From the counter Mary said, "I think maybe he eat it, now." Her hands deftly rolled the packages and put them to one side.
"No." Monday gasped, wiping his eyes. "If I know the coon, he just can't stand to quit without finding out how it came out. How he is."
Mary smiled. "He is not like the others, that one."
"He's still the same as ever, god damn him. Just like he used to be."
"He is Absaroka?" Mary asked.
"No, he's white—he's livin' with the Crows, is all."
Mary shrugged. "Was that I meant. It makes no difference to the Absaroka. He lives there, he is Absaroka.
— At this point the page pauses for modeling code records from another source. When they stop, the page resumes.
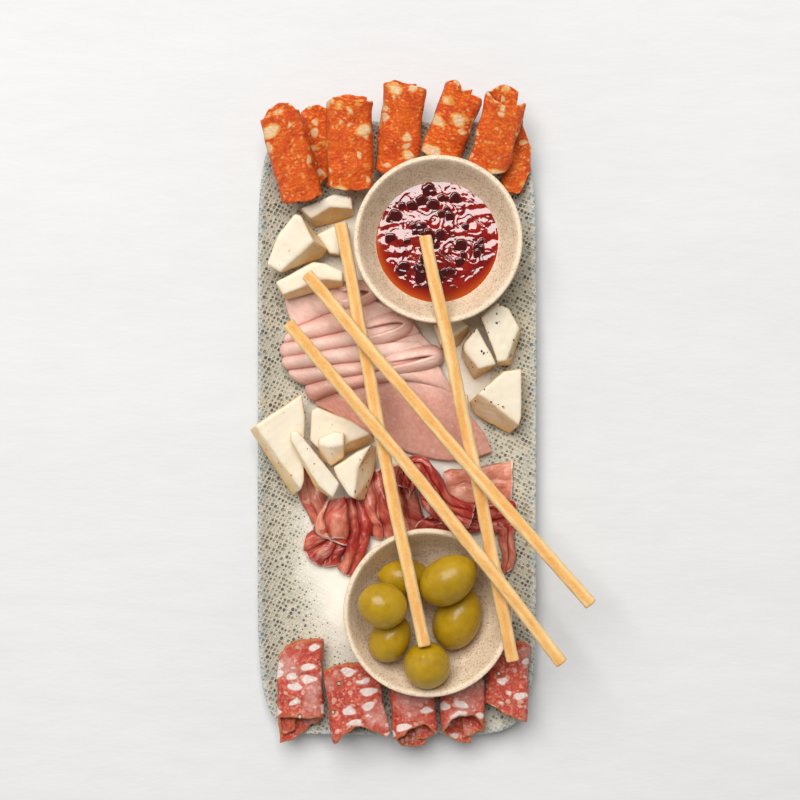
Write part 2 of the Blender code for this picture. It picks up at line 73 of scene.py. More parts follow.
class Nodes:
    """Adds nodes to a material's or a group's tree. A socket is linked, and any other value is set."""

    def __init__(self, tree):
        self.tree = tree

    def put(self, kind, inputs=None, **settings):
        node = self.tree.nodes.new(kind)
        for name, value in settings.items():
            setattr(node, name, value)
        for name, value in (inputs or {}).items():
            self.feed(node.inputs[name], value)
        return node

    def feed(self, socket, value):
        if isinstance(value, bpy.types.NodeSocket):
            self.tree.links.new(value, socket)
        elif socket.type == "RGBA" and len(value) == 3:
            socket.default_value = (*value, 1.0)
        else:
            socket.default_value = value

    def math(self, operation, a, b=0.0):
        return self.put("ShaderNodeMath", {0: a, 1: b}, operation=operation).outputs[0]

    def shifted(self, vector, change):
        return self.put("ShaderNodeVectorMath", {0: vector, 1: change}, operation="ADD").outputs[0]

    def stretch(self, vector, factors):
        return self.put("ShaderNodeVectorMath", {0: vector, 1: factors}, operation="MULTIPLY").outputs[0]

    def scaled(self, vector, factor):
        return self.put("ShaderNodeVectorMath", {0: vector, 3: factor}, operation="SCALE").outputs[0]

    def mix(self, factor, a, b):
        return self.put("ShaderNodeMix", {0: factor, 6: a, 7: b}, data_type="RGBA").outputs[2]

    def paint(self, under, colour, mask, strength):
        """A colour laid over another one where a mask is, at part of its strength."""
        return self.mix(self.math("MULTIPLY", mask, strength), under, colour)

    def ramp(self, value, low, high, to_low=0.0, to_high=1.0):
        """Eases from to_low to to_high while value goes from low to high."""
        inputs = {0: value, 1: low, 2: high, 3: to_low, 4: to_high}
        return self.put("ShaderNodeMapRange", inputs, interpolation_type="SMOOTHSTEP").outputs[0]

    def clouds(self, vector, scale, detail, distortion=0.0):
        inputs = {"Vector": vector, "Scale": scale, "Detail": detail, "Distortion": distortion}
        return self.put("ShaderNodeTexNoise", inputs).outputs[0]

    def noise(self, vector, size, detail=2.0):
        """Noise with lumps of about a size in metres, as a number and as a colour."""
        inputs = {"Vector": vector, "Scale": 1.0 / size, "Detail": detail, "Roughness": 0.55}
        return self.put("ShaderNodeTexNoise", inputs).outputs

    def drift(self, vector, size, amount):
        """A slow change to both sides of zero, over lumps of a size in metres."""
        return self.math("MULTIPLY", self.math("SUBTRACT", self.noise(vector, size)[0], 0.5), amount)

    def between(self, vector, size, low, high):
        """A value that goes unevenly between two others, over lumps of a size in metres."""
        return self.ramp(self.noise(vector, size, 3.0)[0], 0.3, 0.7, low, high)

    def cells(self, vector, feature="F1", randomness=1.0):
        inputs = {"Vector": vector, "Scale": 1.0, "Randomness": randomness}
        return self.put("ShaderNodeTexVoronoi", inputs, feature=feature).outputs

    def split(self, vector):
        return self.put("ShaderNodeSeparateXYZ", {0: vector}).outputs

    def group(self, tree, **inputs):
        node = self.put("ShaderNodeGroup", node_tree=tree)
        for name, value in inputs.items():
            self.feed(node.inputs[name], value)
        return node.outputs

    def mottle(self, vector, scale, spread, first, second):
        return self.group(MOTTLE, Vector=vector, Scale=scale, Spread=spread, First=first, Second=second)

    def fat(self, vector, scale, share, softness, wobble, roundness):
        values = {"Share": share, "Softness": softness, "Wobble": wobble, "Roundness": roundness}
        return self.group(FAT_PIECES, Vector=vector, Scale=scale, **values)

    def specks(self, vector, scale, share, size):
        return self.group(SPECKS, Vector=vector, Scale=scale, Share=share, Size=size)["Mask"]

    def grain(self, vector, scale, grain=0.3):
        return self.group(GRAIN, Vector=vector, Scale=scale, Grain=grain)["Height"]

    def attribute(self, name):
        return self.put("ShaderNodeAttribute", attribute_name=name).outputs["Fac"]

    def flat(self):
        """The place of a point on its slice before folding."""
        return self.put("ShaderNodeAttribute", attribute_name="flat").outputs["Vector"]

    def spot(self):
        """The place of a point on the board."""
        return self.put("ShaderNodeTexCoord").outputs["Object"]

    def upward(self):
        """How far a surface faces up, from -1 to 1."""
        return self.split(self.put("ShaderNodeNewGeometry").outputs["Normal"])[2]


def make_group(name, inputs, outputs, build):
    """A shader node group. inputs holds name: default, and build(nodes, inputs) returns name: socket."""
    tree = bpy.data.node_groups.new(name, "ShaderNodeTree")
    kinds = {float: "NodeSocketFloat", tuple: "NodeSocketColor", type(None): "NodeSocketVector"}
    for label, default in inputs.items():
        socket = tree.interface.new_socket(label, in_out="INPUT", socket_type=kinds[type(default)])
        if isinstance(default, float):
            socket.default_value = default
        elif isinstance(default, tuple):
            socket.default_value = (*default, 1.0)
    for label, kind in outputs.items():
        tree.interface.new_socket(label, in_out="OUTPUT", socket_type=kind)
    nodes = Nodes(tree)
    given = tree.nodes.new("NodeGroupInput").outputs
    out = tree.nodes.new("NodeGroupOutput")
    for label, socket in build(nodes, given).items():
        tree.links.new(socket, out.inputs[label])
    return tree


VALUE, COLOUR = "NodeSocketFloat", "NodeSocketColor"


def build_fat_pieces(nodes, given):
    """Scattered pieces of fat. Some cells of a pattern hold a piece, whose outline is between the cell's own
    angular one and an oval."""
    scaled = nodes.scaled(given["Vector"], given["Scale"])
    wander = nodes.shifted(nodes.noise(scaled, 1.1)[1], (-0.5, -0.5, -0.5))
    where = nodes.shifted(scaled, nodes.scaled(wander, given["Wobble"]))
    edge = nodes.cells(where, "DISTANCE_TO_EDGE")["Distance"]
    centre = nodes.cells(where)
    choice = nodes.split(centre["Color"])
    angular = nodes.math("MULTIPLY", edge, 1.9)
    size = nodes.math("MULTIPLY_ADD", choice[1], 0.22)
    size.node.inputs[2].default_value = 0.3
    oval = nodes.math("SUBTRACT", size, centre["Distance"])
    shape = nodes.put("ShaderNodeMix", {0: given["Roundness"], 2: angular, 3: oval}).outputs[0]
    held = nodes.math("LESS_THAN", choice[0], given["Share"])
    full = nodes.math("ADD", 0.05, given["Softness"])
    inner = nodes.math("MULTIPLY", nodes.ramp(shape, 0.05, full), held)
    rim = nodes.math("MULTIPLY", nodes.ramp(shape, -0.04, 0.05), held)
    return {"Mask": inner, "Rim": rim}


FAT_PIECES = make_group(
    "Fat pieces",
    {"Vector": None, "Scale": 100.0, "Share": 0.3, "Softness": 0.1, "Wobble": 0.5, "Roundness": 0.5},
    {"Mask": VALUE, "Rim": VALUE},
    build_fat_pieces,
)


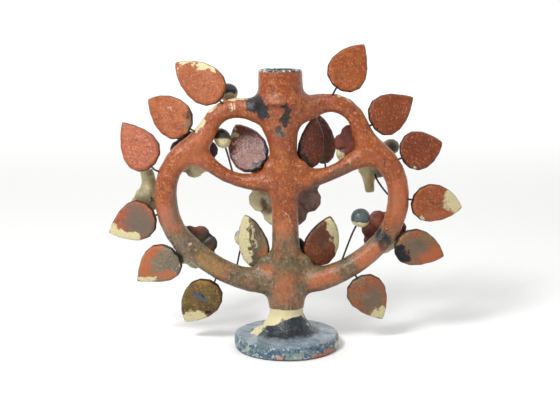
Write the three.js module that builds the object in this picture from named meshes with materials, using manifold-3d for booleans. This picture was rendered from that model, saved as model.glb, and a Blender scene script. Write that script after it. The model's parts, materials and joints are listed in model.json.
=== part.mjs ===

Same as when you were Shoshone."
"I expect," Monday said, never having thought about it.
"He is very much mountain," Mary said. "He is free, not like white men."
"White men are free too, Mary," Monday said, frowning. "It's just a different kind of life, is all."
"May be that way, " Mary said quietly. "You know, that one, he is the Wild Man Thurston talk about."
Monday laughed. "Wagh! He is, now. Won't Thurston be surprised when he finds out it's just an old friend."
Mary finished the last of the meat and stooped down to open the trapdoor to the cooler. "No, I think he not be surprised. But he will be angry."
"Angry? Why the hell angry? Webb ain't going to hurt anybody."
Mary stacked the packages carefully and methodically, moving slowly because of her bulk. "I think maybe he hurt you."
"Webb?" Monday laughed. "Hell, he's just playin'. It's like old times, Mary."
"No, is because the old man is—Absaroka. It hurt you to have a friend like that here. Thurston, he does not like mountain people around here. You know."